For longer that I’ve written this blog, I have been a part of the travel rewards community. Collecting frequent flyer miles and other travel loyalty points is daily part of my financial and travel planning. Miles and points save my family thousands each year on travel and enable us to travel much more often and occasionally much more luxuriously on our budget.
I realize that not everyone is quite as geeky as I am when it comes to miles. There is a learning curve and it’s one more thing to manage. Nevertheless, I must admit that my mind is a little blown when I hear about families who travel regularly who leave tons of easy free travel for their family on the table – specifically when it comes to their kids.
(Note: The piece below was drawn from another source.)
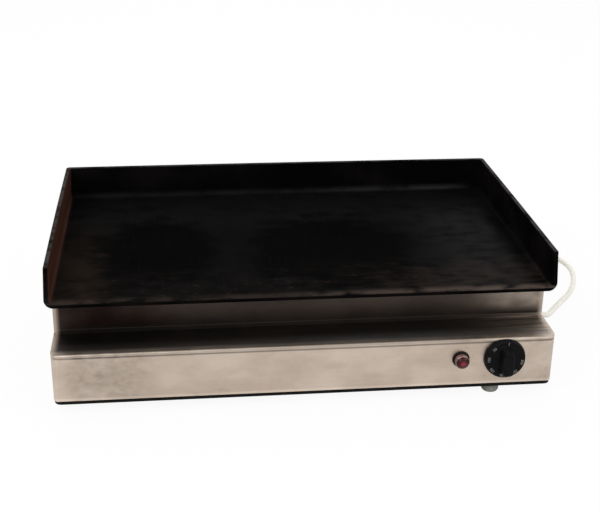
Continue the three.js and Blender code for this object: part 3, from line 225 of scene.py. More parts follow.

Every few months, I am reminded in a conversation that most parents either a) don’t know that their kids are eligible for frequent flyer accounts or b) if they do, just haven’t gotten around to enrolling their kids yet. Many others opt not to collect miles for their kids because they believe their kids don’t fly often enough to avoid expiration problems. Believe it or not, there are quite a few travel bloggers even who fall into these fallacies!
So, I’m here to educate and motivate the less geeky among you. Time to get with the program when it comes to frequent flyer miles and your offspring! Here’s what you need to know about getting and maintaining frequent flyer accounts for kids. (Spoiler alert: it’s easier than ever.)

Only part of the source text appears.